BEGIN DATASET SECTION
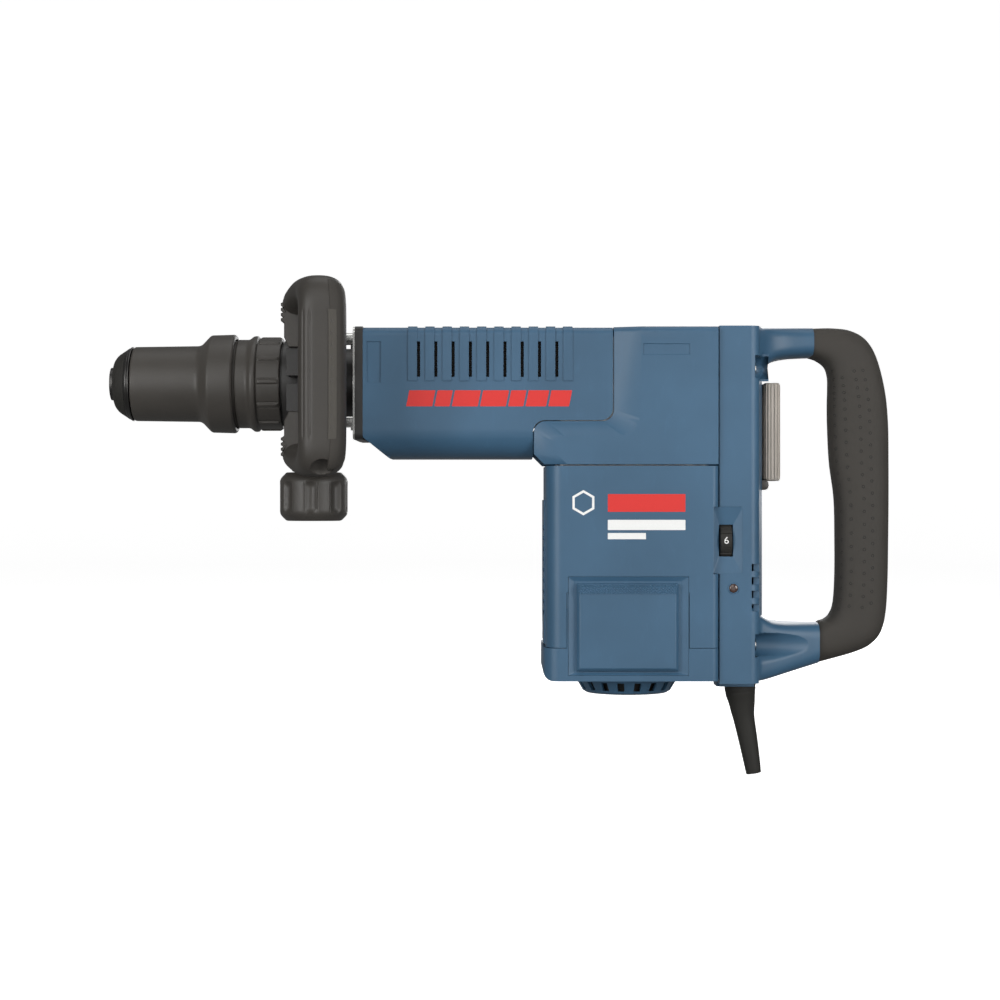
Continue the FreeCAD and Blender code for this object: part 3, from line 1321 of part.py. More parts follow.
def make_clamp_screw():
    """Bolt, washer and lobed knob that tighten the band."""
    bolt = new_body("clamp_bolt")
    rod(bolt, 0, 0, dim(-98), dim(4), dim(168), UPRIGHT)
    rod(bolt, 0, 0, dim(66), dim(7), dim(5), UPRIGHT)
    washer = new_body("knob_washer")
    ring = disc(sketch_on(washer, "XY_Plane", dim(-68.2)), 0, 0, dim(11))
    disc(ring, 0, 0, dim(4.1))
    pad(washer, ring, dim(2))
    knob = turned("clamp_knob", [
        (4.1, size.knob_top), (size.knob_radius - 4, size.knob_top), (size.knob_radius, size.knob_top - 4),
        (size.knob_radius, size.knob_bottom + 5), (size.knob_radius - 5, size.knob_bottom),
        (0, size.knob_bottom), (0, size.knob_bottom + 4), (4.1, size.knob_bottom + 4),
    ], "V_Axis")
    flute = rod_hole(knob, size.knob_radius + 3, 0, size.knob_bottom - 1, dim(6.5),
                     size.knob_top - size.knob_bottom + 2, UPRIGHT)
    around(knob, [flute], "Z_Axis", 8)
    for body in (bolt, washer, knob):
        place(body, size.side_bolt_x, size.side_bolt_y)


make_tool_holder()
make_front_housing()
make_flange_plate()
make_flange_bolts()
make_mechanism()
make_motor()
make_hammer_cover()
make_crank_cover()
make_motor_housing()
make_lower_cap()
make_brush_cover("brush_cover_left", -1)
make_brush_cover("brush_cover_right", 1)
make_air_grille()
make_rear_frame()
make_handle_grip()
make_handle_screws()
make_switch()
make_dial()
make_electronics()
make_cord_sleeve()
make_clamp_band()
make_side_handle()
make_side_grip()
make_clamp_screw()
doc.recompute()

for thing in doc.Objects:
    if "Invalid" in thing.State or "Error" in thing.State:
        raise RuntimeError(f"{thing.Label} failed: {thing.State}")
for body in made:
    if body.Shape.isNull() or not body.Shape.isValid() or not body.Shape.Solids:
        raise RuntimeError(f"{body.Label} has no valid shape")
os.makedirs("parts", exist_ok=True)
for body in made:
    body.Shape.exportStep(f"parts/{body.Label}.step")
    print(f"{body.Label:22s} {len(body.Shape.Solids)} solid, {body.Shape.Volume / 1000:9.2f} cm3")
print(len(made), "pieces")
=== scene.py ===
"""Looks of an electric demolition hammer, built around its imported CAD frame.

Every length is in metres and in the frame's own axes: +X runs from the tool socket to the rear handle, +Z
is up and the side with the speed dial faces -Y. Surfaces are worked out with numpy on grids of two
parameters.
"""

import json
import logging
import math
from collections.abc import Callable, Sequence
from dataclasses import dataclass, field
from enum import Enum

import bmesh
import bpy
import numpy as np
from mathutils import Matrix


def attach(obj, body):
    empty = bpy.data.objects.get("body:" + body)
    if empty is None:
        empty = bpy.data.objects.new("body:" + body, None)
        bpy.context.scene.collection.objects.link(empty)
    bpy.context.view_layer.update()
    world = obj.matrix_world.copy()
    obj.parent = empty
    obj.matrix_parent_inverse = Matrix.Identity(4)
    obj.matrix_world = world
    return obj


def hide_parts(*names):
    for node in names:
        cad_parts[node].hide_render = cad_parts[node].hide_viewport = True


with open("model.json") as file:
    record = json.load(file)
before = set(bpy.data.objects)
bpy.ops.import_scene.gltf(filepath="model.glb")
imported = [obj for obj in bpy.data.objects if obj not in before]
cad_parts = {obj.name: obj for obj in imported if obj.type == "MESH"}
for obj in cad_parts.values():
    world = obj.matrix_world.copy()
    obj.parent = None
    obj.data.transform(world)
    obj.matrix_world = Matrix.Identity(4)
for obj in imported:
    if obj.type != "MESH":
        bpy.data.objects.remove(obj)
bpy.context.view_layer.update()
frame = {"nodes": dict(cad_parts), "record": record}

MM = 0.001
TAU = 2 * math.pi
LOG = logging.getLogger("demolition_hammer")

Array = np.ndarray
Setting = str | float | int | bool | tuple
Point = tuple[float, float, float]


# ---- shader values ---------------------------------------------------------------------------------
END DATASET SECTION
Set down, exactly and alone, the run of lines from the line that has "for thing in" to the line that has "from mathutils import Matrix".

*FULL SOLUTION:*
for thing in doc.Objects:
    if "Invalid" in thing.State or "Error" in thing.State:
        raise RuntimeError(f"{thing.Label} failed: {thing.State}")
for body in made:
    if body.Shape.isNull() or not body.Shape.isValid() or not body.Shape.Solids:
        raise RuntimeError(f"{body.Label} has no valid shape")
os.makedirs("parts", exist_ok=True)
for body in made:
    body.Shape.exportStep(f"parts/{body.Label}.step")
    print(f"{body.Label:22s} {len(body.Shape.Solids)} solid, {body.Shape.Volume / 1000:9.2f} cm3")
print(len(made), "pieces")
=== scene.py ===
"""Looks of an electric demolition hammer, built around its imported CAD frame.

Every length is in metres and in the frame's own axes: +X runs from the tool socket to the rear handle, +Z
is up and the side with the speed dial faces -Y. Surfaces are worked out with numpy on grids of two
parameters.
"""

import json
import logging
import math
from collections.abc import Callable, Sequence
from dataclasses import dataclass, field
from enum import Enum

import bmesh
import bpy
import numpy as np
from mathutils import Matrix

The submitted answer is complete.